Given request -> Every line below should be repeated exactly.

Available data ->

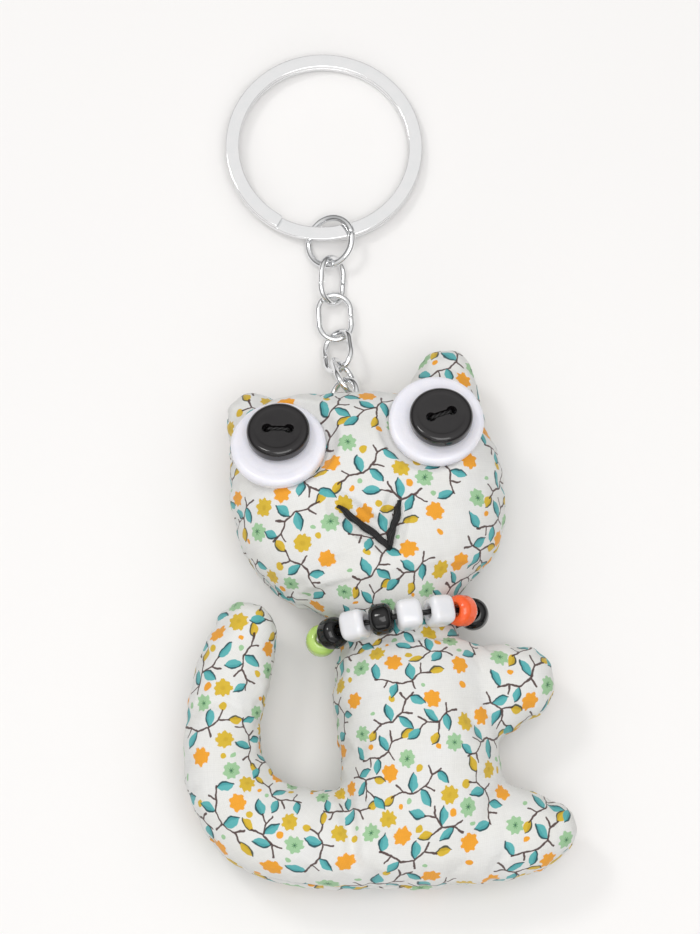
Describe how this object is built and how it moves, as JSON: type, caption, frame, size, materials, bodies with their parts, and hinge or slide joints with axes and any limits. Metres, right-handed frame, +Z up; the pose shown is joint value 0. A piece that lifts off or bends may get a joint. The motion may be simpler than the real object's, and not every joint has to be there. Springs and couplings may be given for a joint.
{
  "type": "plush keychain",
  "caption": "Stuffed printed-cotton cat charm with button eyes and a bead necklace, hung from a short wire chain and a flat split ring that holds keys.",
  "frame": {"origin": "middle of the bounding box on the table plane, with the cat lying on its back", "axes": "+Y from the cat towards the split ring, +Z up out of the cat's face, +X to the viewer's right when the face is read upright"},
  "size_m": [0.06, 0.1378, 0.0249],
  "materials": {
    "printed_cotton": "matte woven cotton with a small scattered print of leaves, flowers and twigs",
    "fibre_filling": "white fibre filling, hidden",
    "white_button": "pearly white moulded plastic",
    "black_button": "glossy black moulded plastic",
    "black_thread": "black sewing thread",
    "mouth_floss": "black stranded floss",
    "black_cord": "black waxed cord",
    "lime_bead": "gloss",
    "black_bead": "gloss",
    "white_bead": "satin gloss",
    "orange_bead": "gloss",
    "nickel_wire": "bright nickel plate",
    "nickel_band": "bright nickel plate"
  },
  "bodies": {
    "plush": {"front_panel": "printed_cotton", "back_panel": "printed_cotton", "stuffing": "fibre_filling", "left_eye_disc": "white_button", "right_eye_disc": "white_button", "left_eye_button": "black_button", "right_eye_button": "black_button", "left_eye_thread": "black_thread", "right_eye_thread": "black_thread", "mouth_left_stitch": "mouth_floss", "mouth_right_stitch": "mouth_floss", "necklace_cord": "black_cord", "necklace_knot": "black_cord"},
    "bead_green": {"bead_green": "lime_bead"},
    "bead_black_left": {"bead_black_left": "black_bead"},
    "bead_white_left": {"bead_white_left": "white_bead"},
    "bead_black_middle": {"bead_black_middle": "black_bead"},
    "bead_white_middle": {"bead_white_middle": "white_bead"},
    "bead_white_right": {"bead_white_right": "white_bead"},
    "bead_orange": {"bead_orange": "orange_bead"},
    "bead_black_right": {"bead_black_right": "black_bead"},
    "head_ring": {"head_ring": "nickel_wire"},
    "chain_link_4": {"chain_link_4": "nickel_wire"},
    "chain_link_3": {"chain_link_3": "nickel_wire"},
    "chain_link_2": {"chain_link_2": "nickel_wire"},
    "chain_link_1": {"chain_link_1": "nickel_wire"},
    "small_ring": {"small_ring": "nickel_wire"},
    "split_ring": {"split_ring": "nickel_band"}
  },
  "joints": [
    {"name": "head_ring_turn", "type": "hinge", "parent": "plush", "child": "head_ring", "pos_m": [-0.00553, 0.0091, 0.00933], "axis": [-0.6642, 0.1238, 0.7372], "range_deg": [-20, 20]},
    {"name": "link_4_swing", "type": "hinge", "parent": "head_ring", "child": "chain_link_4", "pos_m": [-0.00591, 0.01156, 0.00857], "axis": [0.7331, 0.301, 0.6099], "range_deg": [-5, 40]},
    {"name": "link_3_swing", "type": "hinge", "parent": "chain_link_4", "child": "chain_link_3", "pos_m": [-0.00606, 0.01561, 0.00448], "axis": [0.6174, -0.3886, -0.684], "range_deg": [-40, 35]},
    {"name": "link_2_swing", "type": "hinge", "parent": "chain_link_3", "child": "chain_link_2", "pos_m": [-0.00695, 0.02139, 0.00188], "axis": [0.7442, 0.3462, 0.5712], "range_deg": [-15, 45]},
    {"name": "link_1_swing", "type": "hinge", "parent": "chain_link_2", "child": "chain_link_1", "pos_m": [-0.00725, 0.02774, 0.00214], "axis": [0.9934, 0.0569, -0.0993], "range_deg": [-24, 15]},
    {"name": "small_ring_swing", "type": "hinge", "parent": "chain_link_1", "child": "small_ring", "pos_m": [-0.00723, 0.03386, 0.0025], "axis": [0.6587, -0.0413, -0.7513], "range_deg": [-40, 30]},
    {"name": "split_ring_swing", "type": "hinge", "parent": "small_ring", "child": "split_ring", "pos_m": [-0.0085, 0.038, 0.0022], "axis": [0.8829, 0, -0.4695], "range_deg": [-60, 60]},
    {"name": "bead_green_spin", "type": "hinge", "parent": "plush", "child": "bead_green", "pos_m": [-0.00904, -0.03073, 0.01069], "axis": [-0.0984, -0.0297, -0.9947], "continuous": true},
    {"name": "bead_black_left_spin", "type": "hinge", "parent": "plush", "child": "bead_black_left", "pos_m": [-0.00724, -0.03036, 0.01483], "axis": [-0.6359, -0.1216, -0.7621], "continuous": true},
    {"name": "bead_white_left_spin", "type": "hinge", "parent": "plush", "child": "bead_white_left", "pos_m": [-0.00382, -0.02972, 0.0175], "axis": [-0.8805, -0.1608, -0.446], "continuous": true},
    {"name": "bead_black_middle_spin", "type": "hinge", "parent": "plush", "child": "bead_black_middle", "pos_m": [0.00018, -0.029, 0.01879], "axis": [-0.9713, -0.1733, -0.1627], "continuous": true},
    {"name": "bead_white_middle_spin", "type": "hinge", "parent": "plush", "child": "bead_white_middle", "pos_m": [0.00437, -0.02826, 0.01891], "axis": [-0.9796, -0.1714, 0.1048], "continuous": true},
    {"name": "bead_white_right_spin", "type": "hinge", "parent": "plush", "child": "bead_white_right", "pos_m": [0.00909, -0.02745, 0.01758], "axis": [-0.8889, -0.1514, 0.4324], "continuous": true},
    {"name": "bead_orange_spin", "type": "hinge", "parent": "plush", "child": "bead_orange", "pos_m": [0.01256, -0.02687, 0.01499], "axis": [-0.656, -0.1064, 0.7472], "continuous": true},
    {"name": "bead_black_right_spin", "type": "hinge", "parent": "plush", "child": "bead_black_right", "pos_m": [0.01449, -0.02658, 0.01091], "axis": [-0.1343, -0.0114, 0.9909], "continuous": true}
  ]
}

Task solution ->
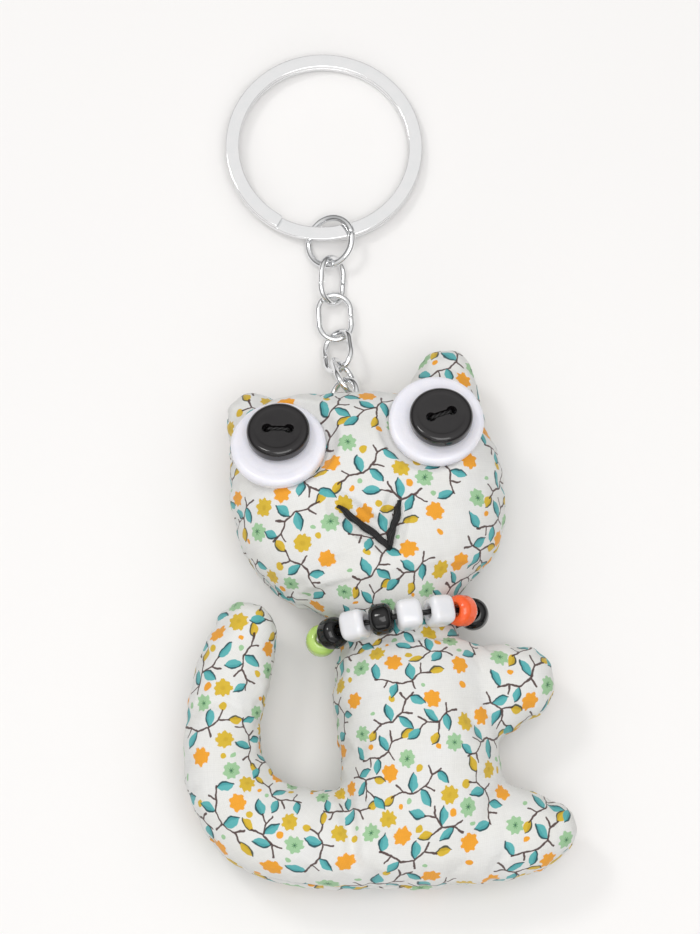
Describe how this object is built and how it moves, as JSON: type, caption, frame, size, materials, bodies with their parts, and hinge or slide joints with axes and any limits. Metres, right-handed frame, +Z up; the pose shown is joint value 0. A piece that lifts off or bends may get a joint. The motion may be simpler than the real object's, and not every joint has to be there. Springs and couplings may be given for a joint.
{
  "type": "plush keychain",
  "caption": "Stuffed printed-cotton cat charm with button eyes and a bead necklace, hung from a short wire chain and a flat split ring that holds keys.",
  "frame": {"origin": "middle of the bounding box on the table plane, with the cat lying on its back", "axes": "+Y from the cat towards the split ring, +Z up out of the cat's face, +X to the viewer's right when the face is read upright"},
  "size_m": [0.06, 0.1378, 0.0249],
  "materials": {
    "printed_cotton": "matte woven cotton with a small scattered print of leaves, flowers and twigs",
    "fibre_filling": "white fibre filling, hidden",
    "white_button": "pearly white moulded plastic",
    "black_button": "glossy black moulded plastic",
    "black_thread": "black sewing thread",
    "mouth_floss": "black stranded floss",
    "black_cord": "black waxed cord",
    "lime_bead": "gloss",
    "black_bead": "gloss",
    "white_bead": "satin gloss",
    "orange_bead": "gloss",
    "nickel_wire": "bright nickel plate",
    "nickel_band": "bright nickel plate"
  },
  "bodies": {
    "plush": {"front_panel": "printed_cotton", "back_panel": "printed_cotton", "stuffing": "fibre_filling", "left_eye_disc": "white_button", "right_eye_disc": "white_button", "left_eye_button": "black_button", "right_eye_button": "black_button", "left_eye_thread": "black_thread", "right_eye_thread": "black_thread", "mouth_left_stitch": "mouth_floss", "mouth_right_stitch": "mouth_floss", "necklace_cord": "black_cord", "necklace_knot": "black_cord"},
    "bead_green": {"bead_green": "lime_bead"},
    "bead_black_left": {"bead_black_left": "black_bead"},
    "bead_white_left": {"bead_white_left": "white_bead"},
    "bead_black_middle": {"bead_black_middle": "black_bead"},
    "bead_white_middle": {"bead_white_middle": "white_bead"},
    "bead_white_right": {"bead_white_right": "white_bead"},
    "bead_orange": {"bead_orange": "orange_bead"},
    "bead_black_right": {"bead_black_right": "black_bead"},
    "head_ring": {"head_ring": "nickel_wire"},
    "chain_link_4": {"chain_link_4": "nickel_wire"},
    "chain_link_3": {"chain_link_3": "nickel_wire"},
    "chain_link_2": {"chain_link_2": "nickel_wire"},
    "chain_link_1": {"chain_link_1": "nickel_wire"},
    "small_ring": {"small_ring": "nickel_wire"},
    "split_ring": {"split_ring": "nickel_band"}
  },
  "joints": [
    {"name": "head_ring_turn", "type": "hinge", "parent": "plush", "child": "head_ring", "pos_m": [-0.00553, 0.0091, 0.00933], "axis": [-0.6642, 0.1238, 0.7372], "range_deg": [-20, 20]},
    {"name": "link_4_swing", "type": "hinge", "parent": "head_ring", "child": "chain_link_4", "pos_m": [-0.00591, 0.01156, 0.00857], "axis": [0.7331, 0.301, 0.6099], "range_deg": [-5, 40]},
    {"name": "link_3_swing", "type": "hinge", "parent": "chain_link_4", "child": "chain_link_3", "pos_m": [-0.00606, 0.01561, 0.00448], "axis": [0.6174, -0.3886, -0.684], "range_deg": [-40, 35]},
    {"name": "link_2_swing", "type": "hinge", "parent": "chain_link_3", "child": "chain_link_2", "pos_m": [-0.00695, 0.02139, 0.00188], "axis": [0.7442, 0.3462, 0.5712], "range_deg": [-15, 45]},
    {"name": "link_1_swing", "type": "hinge", "parent": "chain_link_2", "child": "chain_link_1", "pos_m": [-0.00725, 0.02774, 0.00214], "axis": [0.9934, 0.0569, -0.0993], "range_deg": [-24, 15]},
    {"name": "small_ring_swing", "type": "hinge", "parent": "chain_link_1", "child": "small_ring", "pos_m": [-0.00723, 0.03386, 0.0025], "axis": [0.6587, -0.0413, -0.7513], "range_deg": [-40, 30]},
    {"name": "split_ring_swing", "type": "hinge", "parent": "small_ring", "child": "split_ring", "pos_m": [-0.0085, 0.038, 0.0022], "axis": [0.8829, 0, -0.4695], "range_deg": [-60, 60]},
    {"name": "bead_green_spin", "type": "hinge", "parent": "plush", "child": "bead_green", "pos_m": [-0.00904, -0.03073, 0.01069], "axis": [-0.0984, -0.0297, -0.9947], "continuous": true},
    {"name": "bead_black_left_spin", "type": "hinge", "parent": "plush", "child": "bead_black_left", "pos_m": [-0.00724, -0.03036, 0.01483], "axis": [-0.6359, -0.1216, -0.7621], "continuous": true},
    {"name": "bead_white_left_spin", "type": "hinge", "parent": "plush", "child": "bead_white_left", "pos_m": [-0.00382, -0.02972, 0.0175], "axis": [-0.8805, -0.1608, -0.446], "continuous": true},
    {"name": "bead_black_middle_spin", "type": "hinge", "parent": "plush", "child": "bead_black_middle", "pos_m": [0.00018, -0.029, 0.01879], "axis": [-0.9713, -0.1733, -0.1627], "continuous": true},
    {"name": "bead_white_middle_spin", "type": "hinge", "parent": "plush", "child": "bead_white_middle", "pos_m": [0.00437, -0.02826, 0.01891], "axis": [-0.9796, -0.1714, 0.1048], "continuous": true},
    {"name": "bead_white_right_spin", "type": "hinge", "parent": "plush", "child": "bead_white_right", "pos_m": [0.00909, -0.02745, 0.01758], "axis": [-0.8889, -0.1514, 0.4324], "continuous": true},
    {"name": "bead_orange_spin", "type": "hinge", "parent": "plush", "child": "bead_orange", "pos_m": [0.01256, -0.02687, 0.01499], "axis": [-0.656, -0.1064, 0.7472], "continuous": true},
    {"name": "bead_black_right_spin", "type": "hinge", "parent": "plush", "child": "bead_black_right", "pos_m": [0.01449, -0.02658, 0.01091], "axis": [-0.1343, -0.0114, 0.9909], "continuous": true}
  ]
}